Provisioner vs Cluster Manager

First, I want to be clear about what is being compared here. These tools will fall into two categories, with one being a subset of the other.

All of the software compared here will provide some form of provisioning. Provisioners typically use some form of network booting combined with PXE and a TFTP server to handle installing and configuring an operating system to either baremetal hardware or a VM. This has become the standard method for provisioning in both HPC and enterprise environments.

The subcategory is cluster management software. A cluster managers are more specific to the HPC and parallel computing space. A cluster manager different from generic provisioning software in that it will typically run an agent on each node to manage and configure services for HPC.

The software

I'll be comparing the following software stacks.
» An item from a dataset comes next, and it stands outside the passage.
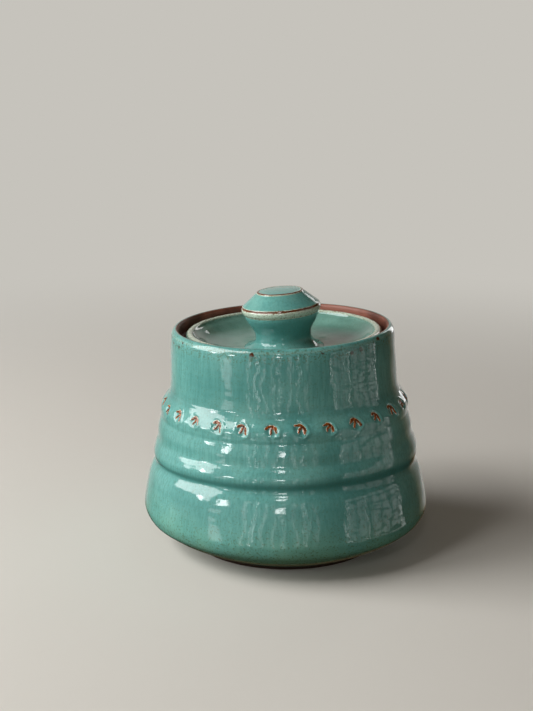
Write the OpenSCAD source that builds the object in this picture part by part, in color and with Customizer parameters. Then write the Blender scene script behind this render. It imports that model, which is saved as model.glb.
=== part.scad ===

This is not an exhaustive list of available software and I have decided to focus on what is either well supported, well known, or niche to this industry.

Provisioning Software

Cobbler

Cobbler is a provisioning software stack written in Python primarly geared towards Linux network installations. Its a very light install and leverages template and kickstart scripts for initial system configuration.

The Foreman

Foreman is a complete lifecycle management tool for physical and virtual servers. More than just a provisioner, it can also handle security update management, configuraiton management, and monitoring. Even with its rich feature set I am leaving it out of the Cluster Managers list as it is not geared towards HPC Clusters.

Cluster Managers

Base Command Manager

Our story's main character. Base Command Manager is a proprietary turn-key application for installaing, configuring and managing and HPC cluster with all the batteries included.

Warewulf

Warewulf is fast becoming one of the big players in the HPC Cluster management space. It's the primary manager for the OpenHPC Project, is open source with the option for enterprise support.

Grendel

Grendel is a cluster manager out of the University at Buffalo Center for Computational Research where it is used to manage their hpc resources.

Scyld Clusterware

Scyld is a proprietary cluster management product from Penguin Solutions. Development is based on the beo

xCAT

I well known management stack, xCAT is unfortunately no longer in development by IBM, but there is an attempt by the Open Source Community to revive it. However, I wanted to leave it in this list as it is very well known and feature rich, albeit difficult to install and manage.

Recently I did discover xCAT development has been continued by Lenovo under the name Confluent, albeit not out in the open. It can be found at hpc.lenovo.com.

OpenHPC

OpenHPC is a community effort to provide common HPC components which can be mixed and matched to build an cluster. OpenHPC itself builds on top of Warewulf's provisioning and provides other tools and libraries such as Infiniband, Lustre, and other scientific applications.

Features

  • DHCP
  • TFTP
  • NTP
  • IPMI configuration (During provisioning)
  • Power control
  • DNS
  • Stateless provisioning
  • Statefull provisioning
  • Infiniband Driver
  • Nvidia Drivers
  • License
  • Windows Provisioning
  • User Management
  • Firewall NAT Configuration
  • Service Management (i.e. Systemd services)
  • Image Management
  • NFS Server
  • Kernel Management
  • Support Contract
  • Slurm Management

For many of these features, we are looking at what is provided by the provisioning software itself, not from the OS or other related tools like Puppet, Chef, etc. For example, The Foreman can tightly integrate with Puppet, but requires more setup on the admin side to handle some of the features above.

Comparison

Feature Cobbler The Foreman BCM Warewulf Grendel Scyld xCAT OpenHPC
DHCP Yes Yes Yes Yes Yes Yes Yes Yes
TFTP Yes Yes Yes Yes Yes Yes Yes Yes
NTP No No Yes No Yes Yes Yes No
IMPI Configuration No No Yes No No No No No
Power Management Yes Yes Yes Yes Yes Yes Yes Yes
DNS No Yes Yes Yes Yes Yes Yes Yes
Stateless provisioning No No Yes Yes Yes Yes Yes Yes
Statefull provisioning Yes Yes Yes No Yes Yes Yes Yes
Infiniband Drivers No No Yes No No Yes Yes Yes
Nvidia Drivers No No Yes No No Yes Yes No
License FOSS FOSS Proprietary FOSS FOSS Proprietary FOSS FOSS
Windows Provisioning Maybe Yes No No No No Yes No
User Management No No Yes No No No No No
Firewall NAT Configuration No No Yes No No Yes No No
Service Management No No Yes Yes No No No Yes
Image Management No No Yes Yes No Yes Yes Yes
NFS Server No No Yes Yes No No No Yes
Kernel Management No No Yes Yes No Yes Yes Yes
Support Contract No No Yes Yes No Yes No Yes
Slurm Management No No Yes No No Yes No Yes

Final Thoughts

Its likely I missed some things and I will continue to update the comparison as time goes on or as people possibly yell at me.

In the end, we have decided to plan migrations to OpenHPC as it covers the majority of what we need, has a robust community, provided timely security updates, and will likely reduce costs for our customers.